(Friday, Feb. 14, 2003 -- CropChoice news) -- Julie Pence
The Times-News (Twin Falls, ID), 02/11/03:
BOISE -- The Idaho Farm Bureau Federation is literally stealing the wind
from environmental groups by taking an active role in supporting renewable
energy.
On Monday, more than 350 farmers met in Boise to hear about how to encourage
ethanol production and generation of electricity through wind turbines at
the eighth annual Idaho Ag Summit. At the Statehouse, legislators with a
particular interest in agriculture and natural resources met with experts
from other states that have successfully implemented green energy
industries.
"For the past few years we have been looking into renewable energy, but
we're really supporting it more lately," Farm Bureau lobbyist Russ Hendricks
said.
It has the potential for a better return than traditional row crops, he
pointed out. But also, over the past decade since the idea began gaining
popularity, technology has become advanced enough that the concepts are
becoming more economically attractive, he said.
But the key is setting state policies that encourage the development of
renewable energy, experts explained. Such things as tax incentives and state
mandates for energy companies to buy certain amounts of energy from
"green"-energy producers are helpful. Another approach is to establish
production payments for producers, though that has the potential to cause
problems if producers are getting federal production tax credits, said Jeff
Trucksess, who works for a Texas-based renewable energy investment company.

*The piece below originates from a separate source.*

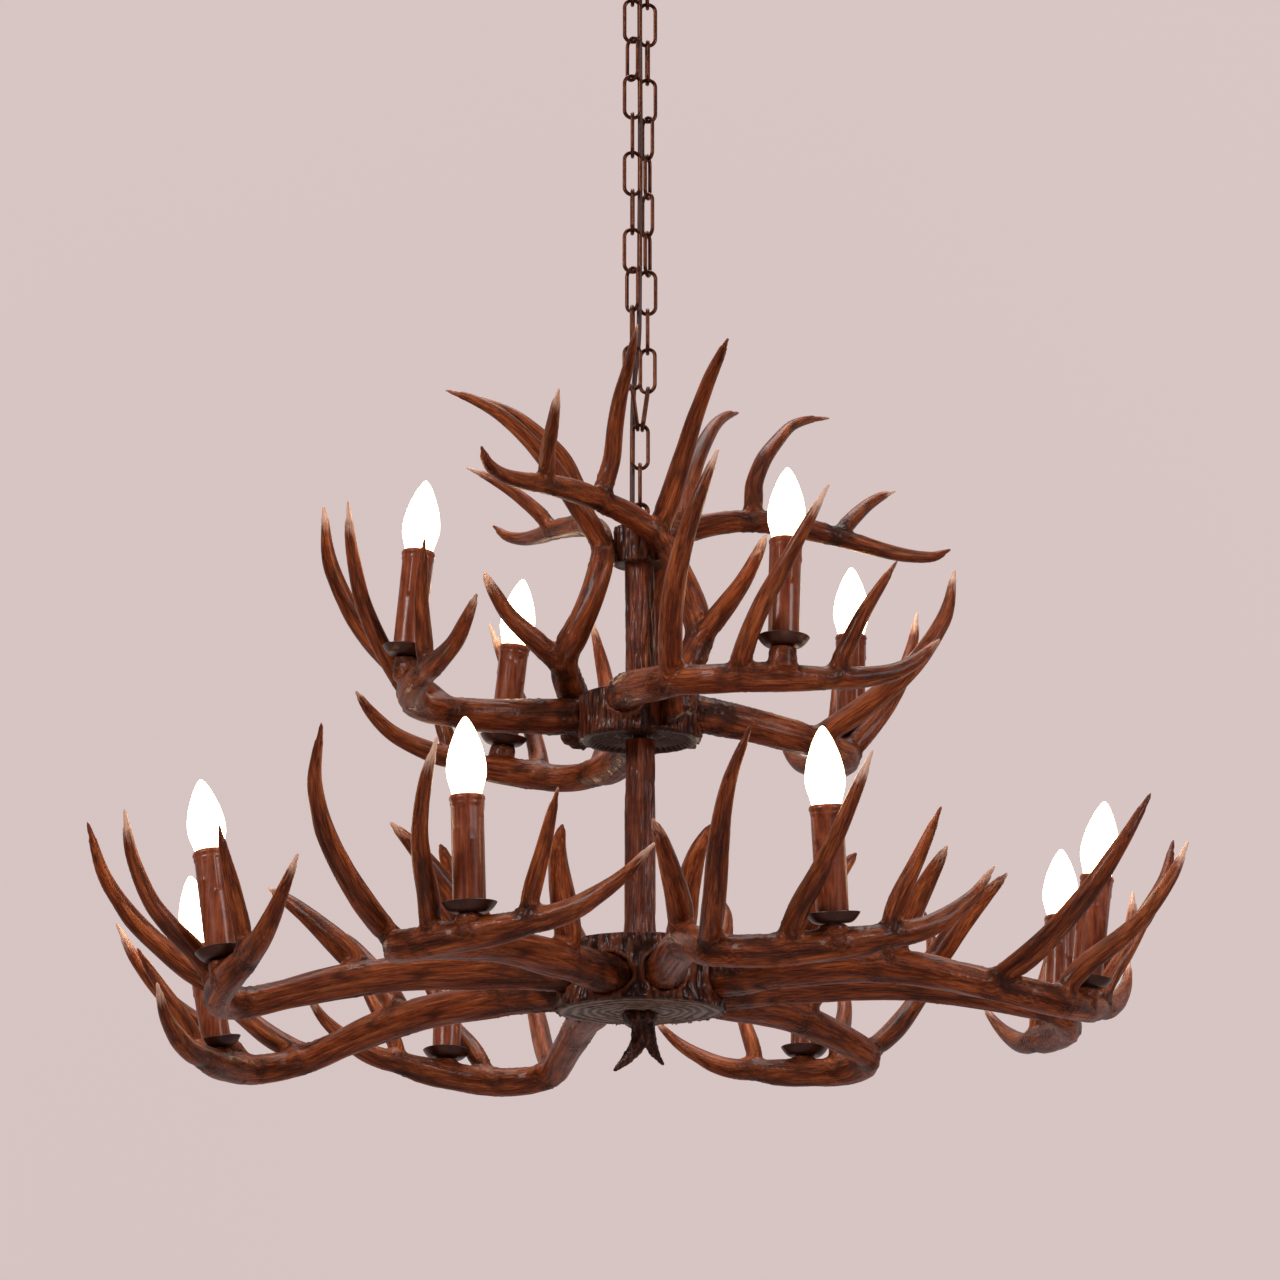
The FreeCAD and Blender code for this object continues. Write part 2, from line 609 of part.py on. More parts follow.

The experts pointed out that petroleum-based energy products have always
been supported with tax incentives. They also said that natural gas, in
particular, will only continue to increase in price while the cost of
producing ethanol and wind power will decrease.

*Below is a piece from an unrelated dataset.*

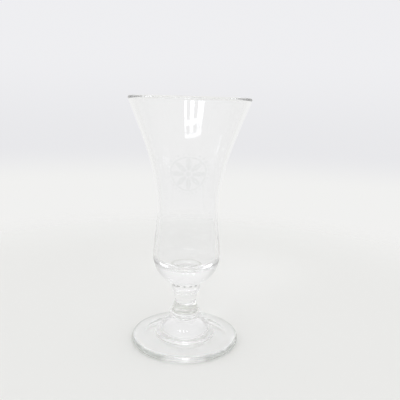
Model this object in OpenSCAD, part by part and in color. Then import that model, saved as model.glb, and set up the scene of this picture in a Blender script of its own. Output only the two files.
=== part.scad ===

Texas is a state that is seeing such success in the establishment of wind
farms that the Texas Public Utilities Commission is revising is energy
transmission planning rules.
"In Texas, wind is a boom bumper crop," Trucksess said, noting that a farmer
can make $2,000 per acre for leasing out his land for the use of wind
turbines compared with $5 per acre for beef. And the farmer still has the
use of most of his land, he added.
A Minnesota state legislator explained that growing corn to produce ethanol
saved his community. Though corn production costs more in Idaho, Hendricks
said the two companies planning ethanol plants in eastern Idaho and
Mini-Cassia are convinced it will be boost economies in those areas.
Rep. Wendy Jaquet, D-Ketchum, asked if odors are a problem with ethanol
plants. Hendricks said they can give off the smell of baking bread or
sometimes sort of a yeast-like beer smell. But the two that are being
planned in Idaho most likely won't, because the mash that is left over after
production will be immediately put to use feeding cattle. In the areas where
the mash has to be dried, an odor can occur. Hendricks also noted that the
Environmental Protection Agency requires that expensive equipment used to
diminish odor is installed in all new ethanol plants.
As for the potential of noise pollution with wind turbines, Hendricks said
he has been around commercial-sized turbines that make no more noise than a
household refrigerator when a person is standing next to one. A half a mile
away, they can't be heard. Smaller models that a producer might use for his
own electricity purposes are noisier, he said.